** Begin Dataset section **

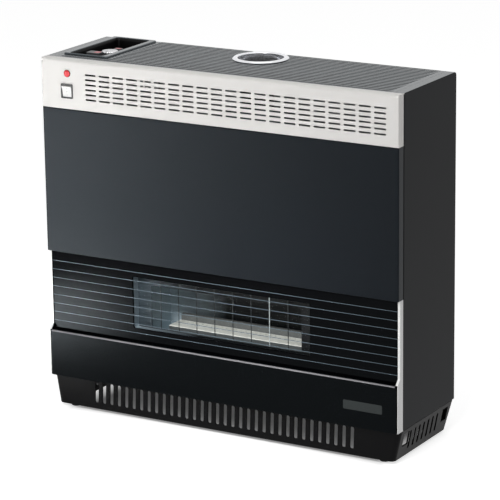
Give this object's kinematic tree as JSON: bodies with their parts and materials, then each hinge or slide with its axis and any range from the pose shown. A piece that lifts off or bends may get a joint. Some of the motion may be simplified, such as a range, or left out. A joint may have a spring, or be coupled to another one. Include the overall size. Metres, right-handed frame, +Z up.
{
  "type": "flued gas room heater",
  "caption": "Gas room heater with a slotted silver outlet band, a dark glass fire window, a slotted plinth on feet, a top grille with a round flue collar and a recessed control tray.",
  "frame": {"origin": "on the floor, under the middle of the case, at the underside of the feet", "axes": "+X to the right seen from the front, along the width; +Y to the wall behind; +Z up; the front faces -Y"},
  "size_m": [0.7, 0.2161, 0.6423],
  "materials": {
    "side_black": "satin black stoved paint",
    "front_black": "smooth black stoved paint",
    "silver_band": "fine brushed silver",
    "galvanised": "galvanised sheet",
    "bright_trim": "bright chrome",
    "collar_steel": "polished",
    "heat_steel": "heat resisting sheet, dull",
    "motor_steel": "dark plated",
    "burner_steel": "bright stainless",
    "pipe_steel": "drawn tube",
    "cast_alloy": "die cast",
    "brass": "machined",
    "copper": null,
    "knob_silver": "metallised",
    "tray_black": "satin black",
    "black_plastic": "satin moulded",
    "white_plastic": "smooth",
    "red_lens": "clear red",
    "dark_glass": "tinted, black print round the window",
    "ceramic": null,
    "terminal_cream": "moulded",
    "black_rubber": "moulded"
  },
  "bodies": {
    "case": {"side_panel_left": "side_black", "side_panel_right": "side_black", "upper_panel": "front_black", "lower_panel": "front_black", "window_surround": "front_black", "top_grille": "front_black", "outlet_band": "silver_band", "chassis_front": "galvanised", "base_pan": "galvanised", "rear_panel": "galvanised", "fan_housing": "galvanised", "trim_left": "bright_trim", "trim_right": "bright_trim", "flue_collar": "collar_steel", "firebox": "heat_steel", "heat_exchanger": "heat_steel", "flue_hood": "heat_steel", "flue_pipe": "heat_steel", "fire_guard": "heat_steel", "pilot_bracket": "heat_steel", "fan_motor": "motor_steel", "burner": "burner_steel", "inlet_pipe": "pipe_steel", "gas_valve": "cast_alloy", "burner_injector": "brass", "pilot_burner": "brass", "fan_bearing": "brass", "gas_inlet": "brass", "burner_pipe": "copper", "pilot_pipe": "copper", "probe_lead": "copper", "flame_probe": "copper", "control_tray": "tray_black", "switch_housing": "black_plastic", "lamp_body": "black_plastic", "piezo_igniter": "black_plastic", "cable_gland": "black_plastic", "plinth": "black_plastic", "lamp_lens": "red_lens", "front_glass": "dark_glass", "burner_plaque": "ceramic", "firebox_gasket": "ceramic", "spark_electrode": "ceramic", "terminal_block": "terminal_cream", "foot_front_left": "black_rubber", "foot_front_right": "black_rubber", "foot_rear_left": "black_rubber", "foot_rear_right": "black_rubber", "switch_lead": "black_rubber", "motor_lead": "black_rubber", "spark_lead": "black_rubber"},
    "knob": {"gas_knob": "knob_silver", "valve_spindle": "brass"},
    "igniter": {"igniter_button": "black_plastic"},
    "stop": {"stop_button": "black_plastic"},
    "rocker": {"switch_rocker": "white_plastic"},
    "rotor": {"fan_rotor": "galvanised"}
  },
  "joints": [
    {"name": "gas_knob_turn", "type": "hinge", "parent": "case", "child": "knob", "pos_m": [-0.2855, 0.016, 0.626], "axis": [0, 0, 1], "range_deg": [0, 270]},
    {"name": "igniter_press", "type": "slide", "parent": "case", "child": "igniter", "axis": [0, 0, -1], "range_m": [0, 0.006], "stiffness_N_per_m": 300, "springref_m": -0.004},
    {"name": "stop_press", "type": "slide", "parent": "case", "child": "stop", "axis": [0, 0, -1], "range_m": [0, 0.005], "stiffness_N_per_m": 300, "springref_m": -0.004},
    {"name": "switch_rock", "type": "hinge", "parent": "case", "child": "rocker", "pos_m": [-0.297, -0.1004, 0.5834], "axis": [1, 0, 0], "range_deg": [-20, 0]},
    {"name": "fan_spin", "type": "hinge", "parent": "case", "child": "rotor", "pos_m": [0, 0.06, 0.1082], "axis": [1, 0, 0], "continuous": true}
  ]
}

** End Dataset section **

Exercise instructions:
Give the number of lines in the material above that have the word "frame" in them, and nothing more.

Worked solution:
2